Leaderboards, “employee of the month,” compete for promotions. These create extrinsic motivation. Extrinsic motivation is like fast food or porn: it feels great, but it’s really bad for you in the long run.
From a business perspective, having some sort of visible “competition” (formal or informal) makes people optimise for the optics. Here’s what I mean with that: if my goal is to win the “delivered features” race, I’ll throw out half-baked solutions all the time. If it’s about closing tickets, I’ll work on the easiest, fastest to close issues instead of the important ones.
Inspirational Posters, or Speeches
The race for quality has no finish line, so technically, it’s more like a death march.
I’ve sat through my share of all-hands meetings where leadership tells everyone to “be passionate” or “bring more energy.” Meanwhile, the actual problems stay exactly the same. And I can actually understand where they’re coming from: I think it’s pretty normal to have good intentions at the high level and then drop the ball in the trenches.

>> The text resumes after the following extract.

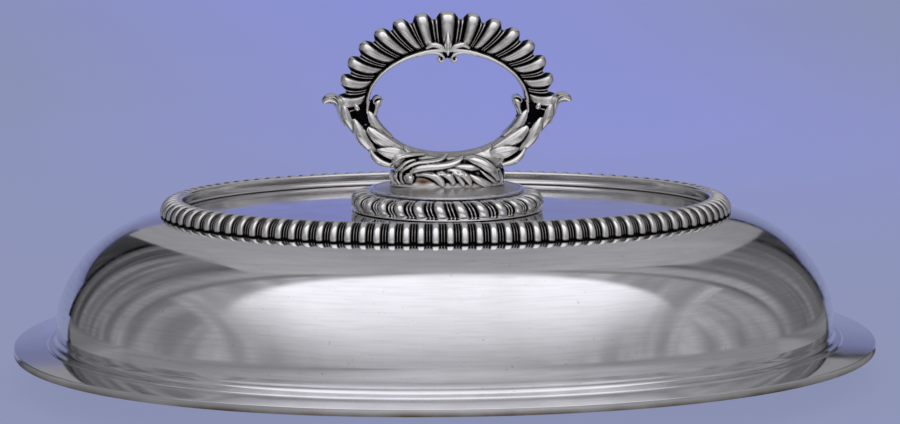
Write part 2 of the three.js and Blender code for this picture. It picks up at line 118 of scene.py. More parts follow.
# %% Polished silver plate
def polished_silver():
    material, tree = empty_material("polished silver plate")
    place = add_node(tree, "TexCoord", take="Object")
    stretched = add_node(tree, "Mapping", {"Vector": place, "Scale": (70, 70, 1250)})
    wipes = add_node(tree, "TexNoise", {"Vector": stretched, "Scale": 1, "Detail": 3})
    haze = add_node(tree, "TexNoise", {"Vector": place, "Scale": 38, "Detail": 4})
    waves = add_node(tree, "TexNoise", {"Vector": place, "Scale": 16, "Detail": 1})
    specks = add_node(tree, "TexNoise", {"Vector": place, "Scale": 900, "Detail": 2})
    worn = add_node(tree, "Attribute", take="Fac", attribute_name="tarnish")
    brushed = add_node(tree, "Attribute", take="Fac", attribute_name="brushed")

    # Roughness: haze and wipes, then the matt and the tarnished parts
    smooth = add_node(
        tree, "MapRange", {"Value": haze, "From Min": 0.35, "From Max": 0.75, "To Min": 0.04, "To Max": 0.17}
    )
    scratched = add_node(
        tree, "MapRange", {"Value": wipes, "From Min": 0.3, "From Max": 0.8, "To Min": -0.01, "To Max": 0.05}
    )
    rough = add_node(tree, "Math", {0: smooth, 1: scratched}, operation="ADD")
    matt = add_node(tree, "Math", {0: brushed, 1: 0.16, 2: rough}, operation="MULTIPLY_ADD")
    dulled = add_node(tree, "Math", {0: worn, 1: 0.25, 2: matt}, operation="MULTIPLY_ADD")

    # Colour: haze, wipes, specks and a ragged tarnish, one over the other
    stained = add_node(tree, "MapRange", {"Value": haze, "From Min": 0.5, "From Max": 0.8, "To Max": 0.5})
    hazed = add_node(tree, "Mix", {"Factor": stained, 6: linear("EDECEE"), 7: linear("D6D4D1")}, data_type="RGBA")
    streak = add_node(tree, "MapRange", {"Value": wipes, "From Min": 0.42, "From Max": 0.7, "To Max": 0.28})
    wiped = add_node(tree, "Mix", {"Factor": streak, 6: hazed, 7: linear("C6C6C9")}, data_type="RGBA")
    speckled = add_node(tree, "MapRange", {"Value": specks, "From Min": 0.69, "From Max": 0.76, "To Max": 0.4})
    spotted = add_node(tree, "Mix", {"Factor": speckled, 6: wiped, 7: linear("A5A19A")}, data_type="RGBA")
    ragged = add_node(tree, "MapRange", {"Value": haze, "From Min": 0.3, "From Max": 0.6, "To Min": 0.45})
    broken = add_node(tree, "Math", {0: worn, 1: ragged}, operation="MULTIPLY")
    colour = add_node(tree, "Mix", {"Factor": broken, 6: spotted, 7: linear("6E6248")}, data_type="RGBA")

    # Bump: the sheet's unevenness under the wipes
    uneven = add_node(tree, "Bump", {"Height": waves, "Strength": 1, "Distance": 0.00012})
    relief = add_node(tree, "Bump", {"Height": wipes, "Strength": 0.18, "Distance": 0.00001, "Normal": uneven})
    metal = {"Base Color": colour, "Metallic": 1, "Roughness": dulled, "Normal": relief}
    add_node(tree, "OutputMaterial", {"Surface": add_node(tree, "BsdfPrincipled", metal)})
    return material


POLISHED = polished_silver()
print(POLISHED.name, len(POLISHED.node_tree.nodes), "nodes")

# %% [markdown]
# ## Cast silver with dark recesses
# The borders and the handle are cast, chased and plated. Polish reaches their crests, leaves the faces greyer
# and never reaches the hollows, which keep a black tarnish. The attribute "recess" says how deep a point lies,
# from 0 on a crest to 1 in a hollow, and two blends turn it into these three tones. They are also painted light
# and shade: the crests carry a painted highlight, and the faces and hollows carry painted shade that darkens
# with depth. The edges between the tones are ragged by patches of 2.4 mm, and the casting's grain is 0.4 mm.
# A little copper shows through where a thumb has rubbed the plate away, marked by the attribute "rubbed".

# %% Cast silver with dark recesses
def cast_silver():
    material, tree = empty_material("cast silver with dark recesses")
    place = add_node(tree, "TexCoord", take="Object")
    depth = add_node(tree, "Attribute", take="Fac", attribute_name="recess")
    rubbed = add_node(tree, "Attribute", take="Fac", attribute_name="rubbed")
    patches = add_node(tree, "TexNoise", {"Vector": place, "Scale": 420, "Detail": 4})
    grain = add_node(tree, "TexNoise", {"Vector": place, "Scale": 2400, "Detail": 2})

    centred = add_node(tree, "Math", {0: patches, 1: 0.5}, operation="SUBTRACT")
    ragged = add_node(tree, "Math", {0: centred, 1: 0.35, 2: depth}, operation="MULTIPLY_ADD")
    # Light crests, grey faces and black hollows: polish and tarnish, together with a painted highlight on the crests
    # and painted shade that deepens into the hollows
    face = add_node(tree, "MapRange", {"Value": ragged, "From Min": 0.12, "From Max": 0.38})
    hollow = {"Value": ragged, "From Min": 0.46, "From Max": 0.72}
    hollow_tarnish_and_shade = add_node(tree, "MapRange", hollow, interpolation_type="SMOOTHSTEP")
    crest_highlight_and_face_shade = add_node(tree, "Mix", {"Factor": face, 6: linear("F4F2EF"), 7: linear("AEABA4")}, data_type="RGBA")
    bare = add_node(tree, "Mix", {"Factor": rubbed, 6: crest_highlight_and_face_shade, 7: linear("673722")}, data_type="RGBA")
    colour = add_node(tree, "Mix", {"Factor": hollow_tarnish_and_shade, 6: bare, 7: linear("0E0F14")}, data_type="RGBA")
    polish = add_node(tree, "MapRange", {"Value": face, "To Min": 0.14, "To Max": 0.27})
    rough = add_node(tree, "Math", {0: hollow_tarnish_and_shade, 1: 0.3, 2: polish}, operation="MULTIPLY_ADD")
    relief = add_node(tree, "Bump", {"Height": grain, "Strength": 0.3, "Distance": 0.00004})
    metal = {"Base Color": colour, "Metallic": 1, "Roughness": rough, "Normal": relief}
    add_node(tree, "OutputMaterial", {"Surface": add_node(tree, "BsdfPrincipled", metal)})
    return material


CAST = cast_silver()
print(CAST.name, len(CAST.node_tree.nodes), "nodes")

# %% [markdown]
# ## Plain nickel silver
# The lock and its fixings sit inside the base and under the panel, and were never plated. Nickel silver
# there is a dull yellowish grey, with file marks about 0.3 mm apart and brown blotches of 6 mm.

# %% Plain nickel silver
def nickel_silver():
    material, tree = empty_material("plain nickel silver")
    place = add_node(tree, "TexCoord", take="Object")
    filed = add_node(tree, "Mapping", {"Vector": place, "Scale": (3300, 120, 900)})
    marks = add_node(tree, "TexNoise", {"Vector": filed, "Scale": 1, "Detail": 2})
    blotches = add_node(tree, "TexNoise", {"Vector": place, "Scale": 160, "Detail": 4})
    browned = add_node(tree, "MapRange", {"Value": blotches, "From Min": 0.45, "From Max": 0.8, "To Max": 0.7})
    colour = add_node(tree, "Mix", {"Factor": browned, 6: linear("B5B09E"), 7: linear("7A6B50")}, data_type="RGBA")
    rough = add_node(
        tree, "MapRange", {"Value": marks, "From Min": 0.3, "From Max": 0.7, "To Min": 0.28, "To Max": 0.5}
    )
    relief = add_node(tree, "Bump", {"Height": marks, "Strength": 0.4, "Distance": 0.00003})
    metal = {"Base Color": colour, "Metallic": 1, "Roughness": rough, "Normal": relief}
    add_node(tree, "OutputMaterial", {"Surface": add_node(tree, "BsdfPrincipled", metal)})
    return material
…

But here’s the thing: if someone’s unmotivated because they have no autonomy, hearing “take ownership!” in a monthly all-hands doesn’t help. If they’re burned out from repetitive work with no learning opportunities, empty talking about “growth mindset” isn’t going to change anything. You can’t inspire your way out of structural problems.
The Bottom Line
Building a motivated team starts with giving people autonomy over how they work. Create opportunities for mastery. Connect their work to meaningful impact. And yes, pay them fairly. But understand that’s just table stakes. The real game is creating an environment where people can do their best work and grow while doing it.
That’s what actually motivates people.
Understanding this about yourself and your team can change things.